[YOUR OBJECTIVE] Check each line of the data below for the word "from", then extract the ones that have it.

[STORED DATA]
START

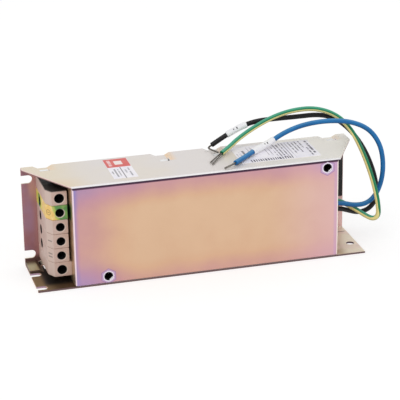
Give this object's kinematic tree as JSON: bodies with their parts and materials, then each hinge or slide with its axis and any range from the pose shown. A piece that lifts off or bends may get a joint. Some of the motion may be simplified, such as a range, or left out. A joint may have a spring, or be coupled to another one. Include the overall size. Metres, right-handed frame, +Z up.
{
  "type": "emi line filter",
  "caption": "Long narrow line filter in a folded sheet-metal case, with a strip of screw terminals at one end and free leads at the other.",
  "frame": {"origin": "middle of the foot wall's underside, on which the object stands", "axes": "+X along the length from the terminal end to the lead end, +Y from the front plate to the back plate, +Z up as it stands in the picture"},
  "size_m": [0.2527, 0.0492, 0.0964],
  "materials": {
    "chromated_sheet": "zinc plated, yellow iridescent chromate",
    "chromated_nut": "zinc plated, lilac iridescent chromate",
    "black_film": "matte insulating film",
    "terminal_moulding": "matte moulded beige grey",
    "earth_terminal_moulding": "matte moulded, green and yellow",
    "clamp_brass": "nickel plated brass",
    "screw_steel": "zinc plated",
    "board_laminate": "glass epoxy laminate",
    "ferrite": "coated ferrite",
    "black_moulding": "moulded",
    "winding_copper": "enamelled copper",
    "capacitor_case": "moulded box",
    "small_capacitor_case": "moulded box",
    "resistor_body": "lacquered",
    "grommet_rubber": "matte",
    "blue_insulation": "satin insulation",
    "earth_insulation": "green with a yellow stripe",
    "black_insulation": "satin insulation",
    "tinned_copper": "tinned copper strands",
    "white_sleeve": "satin",
    "label_film": "printed film"
  },
  "bodies": {
    "root": {"chassis": "chromated_sheet", "front_cover": "chromated_sheet", "clinch_nuts": "chromated_nut", "insulating_liner": "black_film", "terminal_end_low": "terminal_moulding", "terminal_neutral": "terminal_moulding", "terminal_line": "terminal_moulding", "terminal_spare": "terminal_moulding", "terminal_earth": "earth_terminal_moulding", "terminal_end_high": "terminal_moulding", "terminal_clamps": "clamp_brass", "terminal_screws": "screw_steel", "strip_fixing_screws": "screw_steel", "circuit_board": "board_laminate", "board_spacers": "screw_steel", "board_screws": "screw_steel", "choke_core": "ferrite", "choke_cradle": "black_moulding", "choke_coil_line": "winding_copper", "choke_coil_neutral": "winding_copper", "x_capacitor_input": "capacitor_case", "x_capacitor_output": "capacitor_case", "y_capacitors": "small_capacitor_case", "discharge_resistor": "resistor_body", "lead_grommet": "grommet_rubber", "inner_lead_line": "blue_insulation", "inner_lead_earth": "earth_insulation", "inner_lead_neutral": "black_insulation", "lead_line": "blue_insulation", "lead_earth": "earth_insulation", "lead_neutral": "black_insulation", "link_line": "blue_insulation", "link_neutral": "black_insulation", "link_earth": "earth_insulation", "conductor_line": "tinned_copper", "conductor_earth": "tinned_copper", "conductor_neutral": "tinned_copper", "marker_sleeve_line": "white_sleeve", "marker_sleeve_neutral": "white_sleeve", "label_left": "label_film", "label_right": "label_film"}
  },
  "joints": []
}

END

[SOLUTION FOR THIS TASK]
Give this object's kinematic tree as JSON: bodies with their parts and materials, then each hinge or slide with its axis and any range from the pose shown. A piece that lifts off or bends may get a joint. Some of the motion may be simplified, such as a range, or left out. A joint may have a spring, or be coupled to another one. Include the overall size. Metres, right-handed frame, +Z up.
  "frame": {"origin": "middle of the foot wall's underside, on which the object stands", "axes": "+X along the length from the terminal end to the lead end, +Y from the front plate to the back plate, +Z up as it stands in the picture"},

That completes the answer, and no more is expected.